If you’re looking for a sweet something to pair with your coffee, Tantrum Doughnuts can be found close to several of Glasgow’s parks. Iain Baillie founded Tantrum Doughnuts alongside his partner Annika in 2015. Although Tantrum Doughnuts now has three locations across Glasgow, when they first started the pair made thousands of doughnuts in a fryer that could only fit fourteen at a time.
‘We had some very long days in that shop’ Iain told me. ‘Doughnuts were something we could produce with minimal investment, as we only had about £300 to play with. So rather than kitting out a full bakery we only needed a couple of household fryers, and a mixer I borrowed from my mum, and we grew it from there.’ While their crème brulée doughnut is their number one best seller, Iain admitted that one of his favourites was a (now discontinued) American Breakfast doughnut with a brown butter maple glaze and candied bacon. ‘It wasn't received too well by everyone, but we still dream about bringing it back one day!’
Five March is another local gem, which opened in 2018. Although not vegan or vegetarian, the restaurant is full of plants of both the decorative and edible variety, and has become known for its seasonal menu, as well as its work to support the local community. Joanna Nethery, the co-owner of Five March, explained to me the origin of the restaurant’s name.
‘Five March is named after a poem by Edwin Morgan 'Glasgow Five March 1971' which isn't as pretty as people expect it to be! Morgan was the first Makar (National Poet) of Scotland and the first Glasgow poet laureate.
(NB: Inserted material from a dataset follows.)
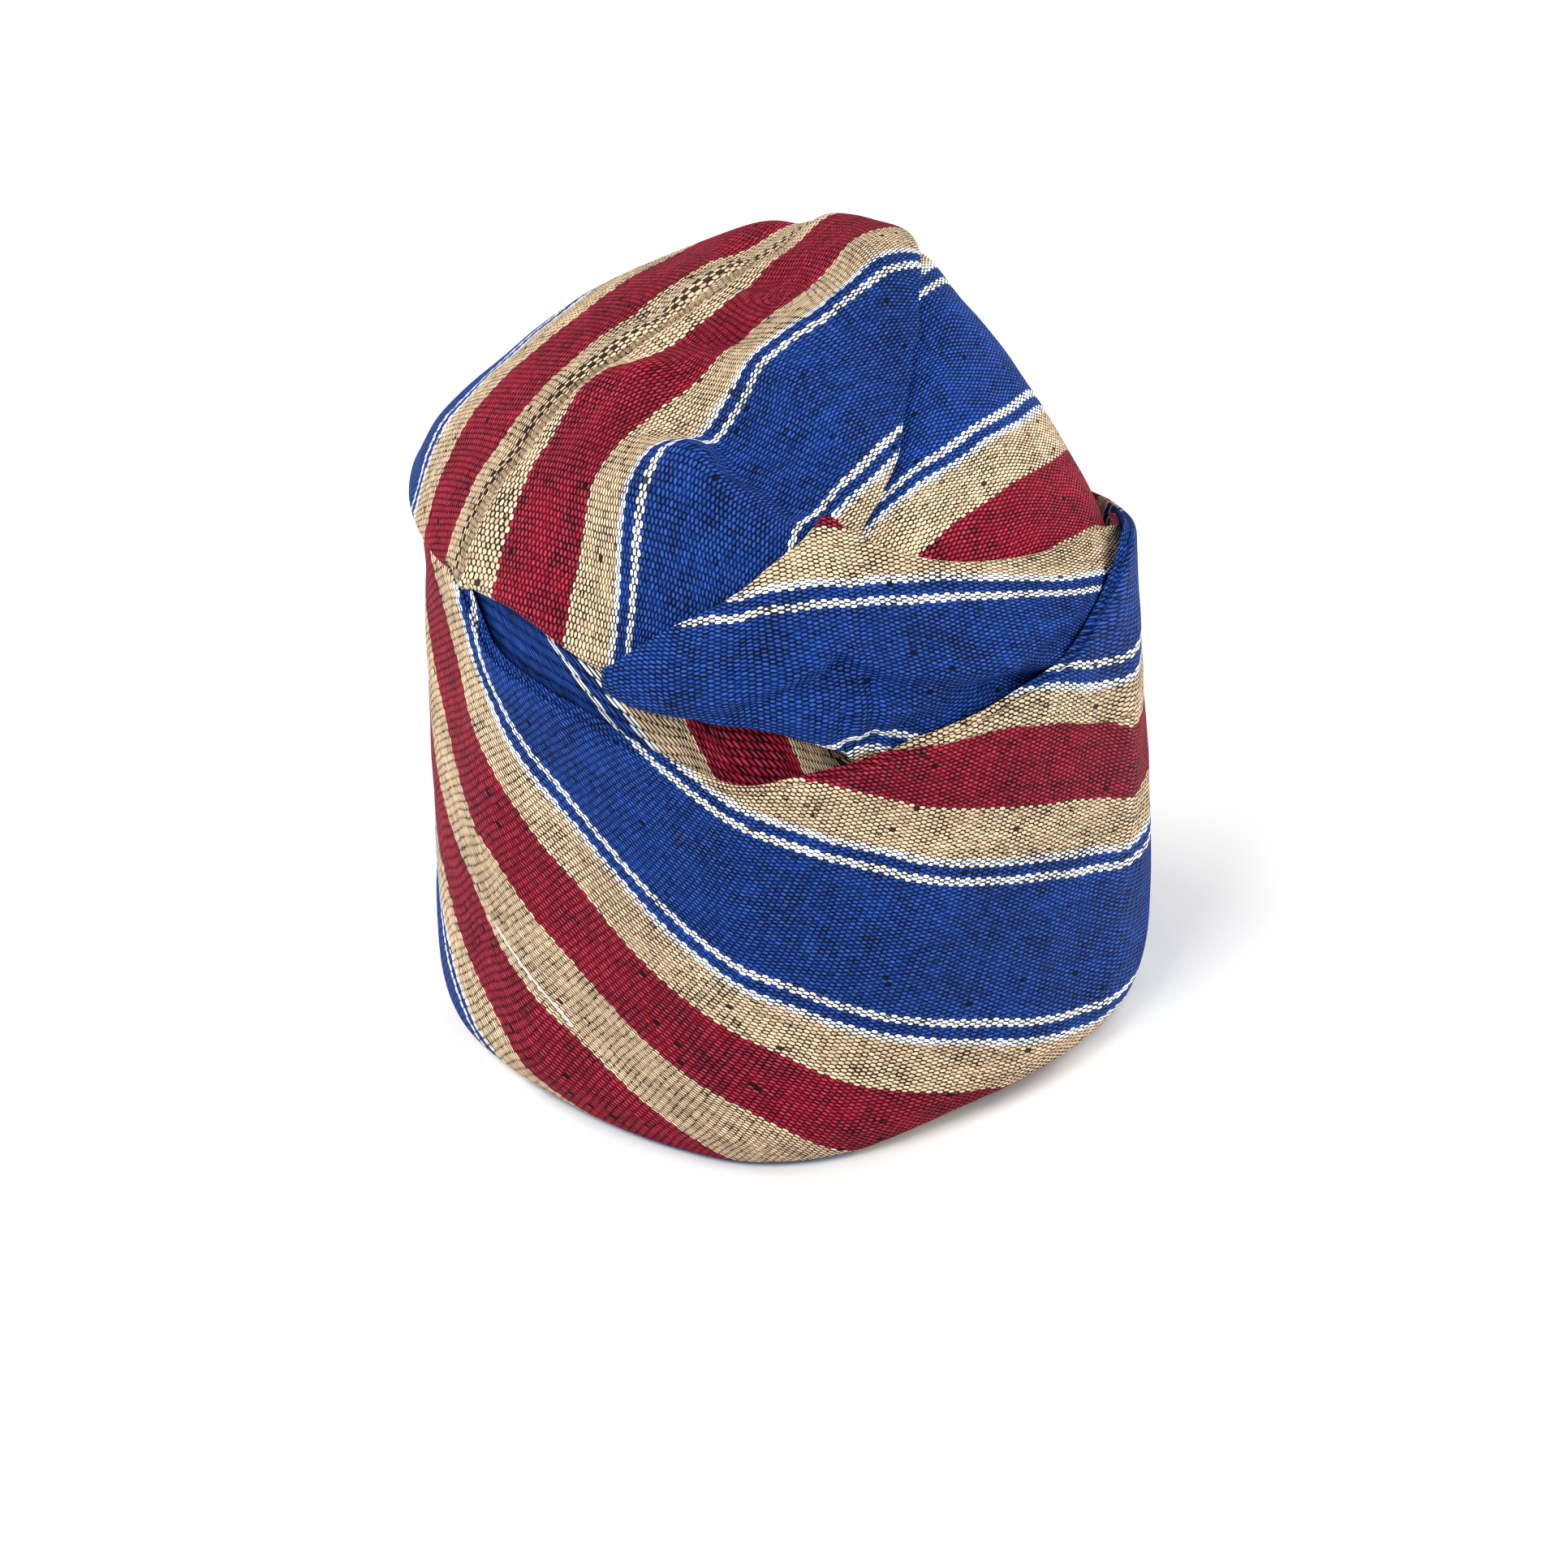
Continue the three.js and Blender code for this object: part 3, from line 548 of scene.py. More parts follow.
def run_along(points, across, ring=False):
    """Length along the stripes over a grid of points. It grows by one millimetre per
    millimetre along the lines of one place in the repeat and stays the same square to
    them, as nearly as a smooth field can."""
    step_0, step_1 = np.gradient(points, axis=0), np.gradient(points, axis=1)
    rise_0, rise_1 = np.gradient(across, axis=0), np.gradient(across, axis=1)
    e = np.sum(step_0 * step_0, axis=-1)
    f = np.sum(step_0 * step_1, axis=-1)
    g = np.sum(step_1 * step_1, axis=-1)
    length = np.sqrt(e * rise_1**2 - 2 * f * rise_0 * rise_1 + g * rise_0**2) + 1e-9
    t0, t1 = -rise_1 / length, rise_0 / length
    flow_0, flow_1 = e * t0 + f * t1, f * t0 + g * t1
    flow_0 = (flow_0[1:] + flow_0[:-1]) / 2
    flow_1 = np.pad((flow_1[:, 1:] + flow_1[:, :-1]) / 2, ((0, 0), (1, 1)))
    source = np.diff(flow_1, axis=1)
    if ring:
        source = source[:-1] + flow_0 - np.roll(flow_0, 1, 0)
        tiled = np.concatenate([source, source[:, ::-1]], 1)
    else:
        source = source + np.diff(np.pad(flow_0, ((1, 1), (0, 0))), axis=0)
        tiled = np.block([[source, source[:, ::-1]], [source[::-1], source[::-1, ::-1]]])
    curve = [2 * np.cos(2 * math.pi * np.fft.fftfreq(n)) - 2 for n in tiled.shape]
    laplace = curve[0][:, None] + curve[1][None]
    laplace[0, 0] = 1
    run = np.real(np.fft.ifft2(np.fft.fft2(tiled) / laplace))
    run = run[:len(source), :source.shape[1]]
    return np.concatenate([run, run[:1]]) if ring else run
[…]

His work wasn't necessarily easy or charming but he tackled issues that many at the time found uncomfortable and through his writing he brought about political conversation that had a profound influence on social and cultural attitudes. Our name reminds us that Glasgow isn't alway easy but it is always real, and sometimes you need to challenge what those around you consider normal.’
It is a fitting name and story for a restaurant which helps provide hot food at local food banks, and supplies its bread from Freedom Bakery. Freedom Bakery is a local artisan bakery which trains, supports and employs prisoners on day release and ex-offenders, and also supplies other top restaurants around Glasgow like Ox and Finch and the Ubiquitous Finch.
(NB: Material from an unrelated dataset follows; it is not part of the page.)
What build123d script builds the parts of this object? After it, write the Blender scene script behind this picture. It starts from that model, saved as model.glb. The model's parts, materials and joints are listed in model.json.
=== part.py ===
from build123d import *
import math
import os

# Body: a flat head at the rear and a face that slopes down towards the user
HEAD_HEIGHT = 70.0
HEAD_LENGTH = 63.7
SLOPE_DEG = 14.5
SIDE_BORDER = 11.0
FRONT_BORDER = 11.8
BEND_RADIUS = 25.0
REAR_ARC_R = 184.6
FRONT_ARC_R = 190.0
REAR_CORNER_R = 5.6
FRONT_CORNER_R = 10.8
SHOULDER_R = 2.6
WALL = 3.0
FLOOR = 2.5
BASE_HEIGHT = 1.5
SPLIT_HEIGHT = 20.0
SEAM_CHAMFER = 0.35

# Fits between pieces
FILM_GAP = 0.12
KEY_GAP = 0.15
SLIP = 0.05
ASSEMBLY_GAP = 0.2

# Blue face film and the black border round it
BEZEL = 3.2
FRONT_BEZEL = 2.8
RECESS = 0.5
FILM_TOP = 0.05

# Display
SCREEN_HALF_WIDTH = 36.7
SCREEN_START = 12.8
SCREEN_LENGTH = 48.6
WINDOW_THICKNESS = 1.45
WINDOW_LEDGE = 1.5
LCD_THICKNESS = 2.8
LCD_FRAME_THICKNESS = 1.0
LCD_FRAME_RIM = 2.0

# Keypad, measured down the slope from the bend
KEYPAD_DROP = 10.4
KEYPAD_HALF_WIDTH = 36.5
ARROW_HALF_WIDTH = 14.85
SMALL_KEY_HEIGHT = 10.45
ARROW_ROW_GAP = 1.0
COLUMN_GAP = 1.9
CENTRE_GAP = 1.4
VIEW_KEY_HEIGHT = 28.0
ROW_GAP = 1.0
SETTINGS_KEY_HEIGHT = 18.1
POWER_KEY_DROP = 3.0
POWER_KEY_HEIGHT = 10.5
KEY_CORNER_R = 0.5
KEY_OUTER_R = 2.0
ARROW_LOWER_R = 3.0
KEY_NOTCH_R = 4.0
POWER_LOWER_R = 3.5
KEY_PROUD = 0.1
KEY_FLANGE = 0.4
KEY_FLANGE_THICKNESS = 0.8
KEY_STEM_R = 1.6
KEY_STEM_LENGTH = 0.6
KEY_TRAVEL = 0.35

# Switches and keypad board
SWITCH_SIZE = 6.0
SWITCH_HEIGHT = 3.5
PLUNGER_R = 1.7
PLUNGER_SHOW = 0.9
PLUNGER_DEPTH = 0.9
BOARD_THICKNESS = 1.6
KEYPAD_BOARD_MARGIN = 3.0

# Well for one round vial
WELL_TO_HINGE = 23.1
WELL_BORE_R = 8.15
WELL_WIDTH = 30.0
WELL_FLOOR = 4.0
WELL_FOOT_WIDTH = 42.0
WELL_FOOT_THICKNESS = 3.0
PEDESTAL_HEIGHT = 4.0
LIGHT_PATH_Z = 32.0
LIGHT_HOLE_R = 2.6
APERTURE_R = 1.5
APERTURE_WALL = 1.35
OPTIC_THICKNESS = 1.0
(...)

Like Five March, Ox and Finch has a focus on people, but in a slightly different way. Jonathan MacDonald, the managing director at Ox and Finch, spoke to me about how and why they get the whole team involved in designing the menu. ‘One of the things that is very key to the success of all our restaurants,' he explains, 'is that the teams in each kitchen have got a platform to have input into dish creation and new menus and things. We evolve it together and you get so much more buy in because they’re doing something they’re proud to have a hand in creating. That’s the main difference for me between a small restaurant or a small group and a big national chain. People are cooking by numbers with a spreadsheet a bit more.’
I asked him if they ever had any push back against taking certain items off the menu, and he admitted that they had, particularly at Ka Pao, which is managed by the same team as Ox and Finch. ‘The most extreme example of that is we have a fried chicken dish at Ka Pao which is fried chicken in a batter, but it’s tossed in a fish sauce caramel.’ They tried to take the dish off the menu and replace it with a very similar dish, but made with a different cut of chicken. ‘The amount of people that went absolutely bonkers.’ laughed Jonathan ‘It’s nice because it means they’ve got a vested interest as customers as well.’
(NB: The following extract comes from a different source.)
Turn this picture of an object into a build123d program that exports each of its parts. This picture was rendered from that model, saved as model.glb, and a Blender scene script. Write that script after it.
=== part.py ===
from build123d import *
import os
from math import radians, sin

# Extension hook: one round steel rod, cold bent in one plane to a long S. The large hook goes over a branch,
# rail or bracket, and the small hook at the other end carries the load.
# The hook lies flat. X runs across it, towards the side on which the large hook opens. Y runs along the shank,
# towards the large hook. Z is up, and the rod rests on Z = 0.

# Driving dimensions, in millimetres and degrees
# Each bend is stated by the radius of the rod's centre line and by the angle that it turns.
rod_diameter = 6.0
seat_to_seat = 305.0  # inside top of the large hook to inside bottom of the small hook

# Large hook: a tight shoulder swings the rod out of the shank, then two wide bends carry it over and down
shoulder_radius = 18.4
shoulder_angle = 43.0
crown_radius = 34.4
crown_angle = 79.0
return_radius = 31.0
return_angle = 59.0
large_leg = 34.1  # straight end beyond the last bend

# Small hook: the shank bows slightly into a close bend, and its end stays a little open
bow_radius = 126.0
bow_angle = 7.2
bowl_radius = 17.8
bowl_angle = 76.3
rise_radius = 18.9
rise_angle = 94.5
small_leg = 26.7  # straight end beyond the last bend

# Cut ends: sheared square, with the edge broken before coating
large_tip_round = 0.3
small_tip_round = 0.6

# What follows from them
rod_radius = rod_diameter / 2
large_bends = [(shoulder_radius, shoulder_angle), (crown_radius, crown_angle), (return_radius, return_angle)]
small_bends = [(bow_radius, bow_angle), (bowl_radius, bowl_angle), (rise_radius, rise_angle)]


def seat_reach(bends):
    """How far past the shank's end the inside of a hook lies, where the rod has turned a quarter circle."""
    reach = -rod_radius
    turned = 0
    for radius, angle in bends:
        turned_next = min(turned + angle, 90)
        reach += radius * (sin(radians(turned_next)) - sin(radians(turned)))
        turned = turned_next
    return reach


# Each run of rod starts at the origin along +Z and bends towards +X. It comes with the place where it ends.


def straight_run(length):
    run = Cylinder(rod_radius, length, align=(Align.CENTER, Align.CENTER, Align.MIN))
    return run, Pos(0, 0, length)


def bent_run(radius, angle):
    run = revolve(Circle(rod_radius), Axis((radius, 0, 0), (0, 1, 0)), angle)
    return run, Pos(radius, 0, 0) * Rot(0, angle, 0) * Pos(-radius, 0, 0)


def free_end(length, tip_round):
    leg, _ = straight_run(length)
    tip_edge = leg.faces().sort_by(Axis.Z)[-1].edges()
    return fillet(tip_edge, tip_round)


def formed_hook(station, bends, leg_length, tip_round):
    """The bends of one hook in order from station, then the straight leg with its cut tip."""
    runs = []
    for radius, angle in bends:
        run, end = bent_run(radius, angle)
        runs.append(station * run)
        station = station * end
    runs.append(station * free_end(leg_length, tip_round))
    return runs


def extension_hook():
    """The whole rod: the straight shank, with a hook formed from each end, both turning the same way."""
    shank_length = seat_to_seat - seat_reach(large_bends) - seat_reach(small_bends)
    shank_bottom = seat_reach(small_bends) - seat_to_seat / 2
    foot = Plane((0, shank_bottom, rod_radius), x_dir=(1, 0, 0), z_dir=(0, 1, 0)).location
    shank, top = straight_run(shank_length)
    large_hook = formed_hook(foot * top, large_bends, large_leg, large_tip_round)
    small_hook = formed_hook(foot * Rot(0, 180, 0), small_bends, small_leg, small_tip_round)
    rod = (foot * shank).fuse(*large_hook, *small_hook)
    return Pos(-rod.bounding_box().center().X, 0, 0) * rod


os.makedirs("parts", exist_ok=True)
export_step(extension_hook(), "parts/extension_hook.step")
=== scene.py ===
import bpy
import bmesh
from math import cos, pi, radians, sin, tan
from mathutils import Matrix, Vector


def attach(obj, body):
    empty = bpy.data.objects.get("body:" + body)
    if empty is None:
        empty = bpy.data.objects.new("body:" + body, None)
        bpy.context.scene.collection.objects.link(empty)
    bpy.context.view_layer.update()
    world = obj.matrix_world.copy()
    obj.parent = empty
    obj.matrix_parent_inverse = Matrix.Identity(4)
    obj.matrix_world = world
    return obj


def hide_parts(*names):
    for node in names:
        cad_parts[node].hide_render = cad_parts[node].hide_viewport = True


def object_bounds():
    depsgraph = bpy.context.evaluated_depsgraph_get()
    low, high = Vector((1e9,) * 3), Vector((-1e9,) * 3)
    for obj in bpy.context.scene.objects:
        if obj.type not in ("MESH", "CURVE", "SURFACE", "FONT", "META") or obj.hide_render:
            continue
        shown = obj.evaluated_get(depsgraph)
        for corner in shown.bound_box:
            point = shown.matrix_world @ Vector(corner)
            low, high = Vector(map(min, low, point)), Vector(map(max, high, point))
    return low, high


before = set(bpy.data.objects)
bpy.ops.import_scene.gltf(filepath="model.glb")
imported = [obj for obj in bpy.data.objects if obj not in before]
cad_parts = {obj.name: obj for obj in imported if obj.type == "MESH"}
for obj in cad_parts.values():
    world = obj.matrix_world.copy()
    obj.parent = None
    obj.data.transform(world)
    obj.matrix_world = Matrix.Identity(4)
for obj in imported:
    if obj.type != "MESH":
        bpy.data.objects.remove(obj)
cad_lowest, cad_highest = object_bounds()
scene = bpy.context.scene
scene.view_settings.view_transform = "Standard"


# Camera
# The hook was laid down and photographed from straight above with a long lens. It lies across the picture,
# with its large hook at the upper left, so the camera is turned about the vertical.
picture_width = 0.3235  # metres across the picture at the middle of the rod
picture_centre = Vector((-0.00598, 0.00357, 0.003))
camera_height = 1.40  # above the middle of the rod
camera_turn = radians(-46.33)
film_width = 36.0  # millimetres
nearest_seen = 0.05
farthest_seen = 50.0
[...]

The slogan ‘People Make Glasgow’ could easily seem trite, but it’s a sentiment that comes up again and again when speaking to producers and chefs. Immigration in particular has shaped the region’s food. Ali Ahmed Aslam, the late owner and founder of Shish Mahal, made the (potentially spurious) claim to be the inventor of chicken tikka masala. Whether true or not, the dish’s popularity – both as a Glaswegian icon and British national dish – has often been pointed to as emblematic of an immigrant success story. In reality of course, Shish Mahal and other Glaswegian institutions like Mother India Café exist due to both the tenacity of and restrictions faced by their founders. Glasgow’s jumble of gelaterias – both old like the University Café and newer like Ginesi’s Artisan Gelato and La Gelatessa – also reflect the initial hostility towards and then acceptance of Italian immigrants.
More recently, the international student community has also changed the local food scene, as Jonathan explained to me. ‘There’s been a big explosion in international students going to Glasgow, Caledonia and Strathclyde University. In Partick, pretty much every second shop is a different noodle bar, dumpling bar, roast duck shop or something. It’s pretty incredible. It’s great because it brings so much diversity. Glasgow’s always had that kind of affinity with food from other places. Maybe because ours is a bit drab traditionally.’
Glasgow’s need to straddle gentrification, immigration and working class identity is of course not unique to the city, but it is clearly keenly felt by many of those working in the food industry there. The Southside, where many migrants to the city initially settled, is now a mixture of restaurants that have been around for generations – like Ranjit’s Kitchen – and those which have just arrived on the scene – like the phenomenal bakery two.eight.seven. The life of Glasgow’s working class has been brilliantly documented across countless different art forms, including a photography exhibition and book by Simon Murphy, and at the Tenement House museum in Glasgow itself. Its restaurant scene is yet another means of understanding the city’s history and identity, not only through historic restaurants like the Willow Tea Rooms, but also through the deeply personal food of 111 by Modou. Wherever you go, you’re sure to get a little taste of the people who make and have made Glasgow.